Former posting: Theo Hobson: Milton’s vision: the Birth of Christian Liberty - “Blake learned from Milton to apply his prophetic style to the immanent Fall, the gulf between our best and worst attitudes. And I also see a (less direct) parallel in Nabokov’s novel Lolita. For it forces us to confront the adult’s exile from natural goodness, as well as childhood innocence, and our terrible attraction to witty evil. The voice of Humbert Humbert seduces its style-loving readers, makes Eves of them. // Humbert’s resemblance to Satan is foregrounded at the beginning of Chapter Thirteen. The narrator comes downstairs in his pyjamas and dressing-gown and finds his landlady’s twelve-year-old daughter bunking church[ ]. The scene is peppered with references to Paradise Lost. We are meant to associate our witty narrator with the Prince of Darkness himself.
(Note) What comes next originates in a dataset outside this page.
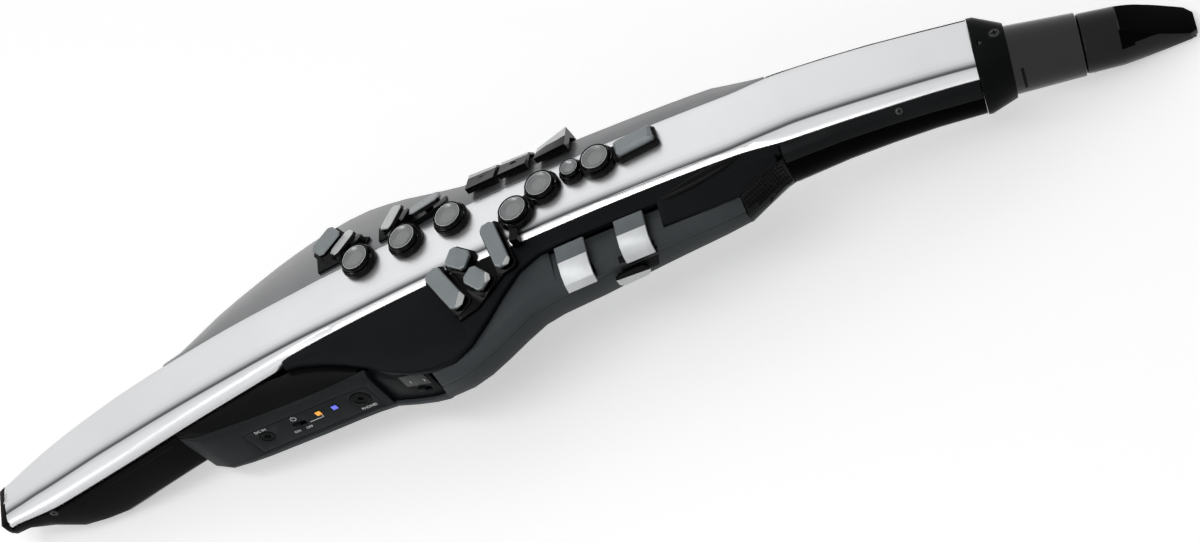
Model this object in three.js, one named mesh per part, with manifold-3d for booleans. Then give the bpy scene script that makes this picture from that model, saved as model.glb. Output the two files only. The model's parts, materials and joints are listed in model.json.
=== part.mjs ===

There are some rather obvious hints, including the fact that the tussle begins over the ‘Eden-red apple’ Lolita is eating [ ] He also tells us that his surreptitious act of self-gratification sets ‘all paradise loose’. // A subtler reference to Eden comes right at the start of the chapter [ ]The creeping and eavesdropping are quiet allusions to Book Nine of Paradise Lost, in which Satan takes on snakey form in order to spy on Eden… “(Ch. The Epics, p.153)
Present posting: The connection in Lolita between “creeping and eavesdropping” and Satan (in Theo Hobson’s developments related to John Milton’s Paradise Lost) intrigues me. This theme appears quite often in VN’s novels. There’s Quilty (thru HH’s lenses), there’s Pale Fire’s Kinbote, there’s Ada’s multiple “leavesdroppings”, with Blanche, photographer Kim, various other blackmailers and also Lucette’s angry green pursuit of her elder siblings (“spying on Eden”) that ends by destroying her. These examples don’t indicate a Satanic figure to me, although a “demonic” influence cannot be discarded. Still, would this hypothesis that links references to spying and Satan in Lolita provide a reasonable point of departure to understand anew those additional characters? I don’t think so. Nevertheless, Theo Hobson’s interpretation made me aware of the regularity in which the “eavesdropping” theme comes up in Nabokov’s works (I’m trying to avoid VN’s equally frequent reference, in Pale Fire at least, to “eavesdropping/paradise& hell” from the Freudian “primal scene”).
A new “sighting” (unfortunately almost inaccessible to me at present, beginning with the fact that the blog is in Italian, then, demanding of me a wealth of literary and historical knowledge that I don’t have…)* suggests a different non-metaphysical take on the matter. Real spies, Russian writers in Soviet Russia and political circumstances in Berlin as they were experienced by V.Nabokov and worked over in his novel “The Eye” (inspired by Lermontov’s style and tactics and advancing a step), as commented upon in his Lectures on Russian Literature and in his introduction to Lermontov’s “A Hero Of Our Time”.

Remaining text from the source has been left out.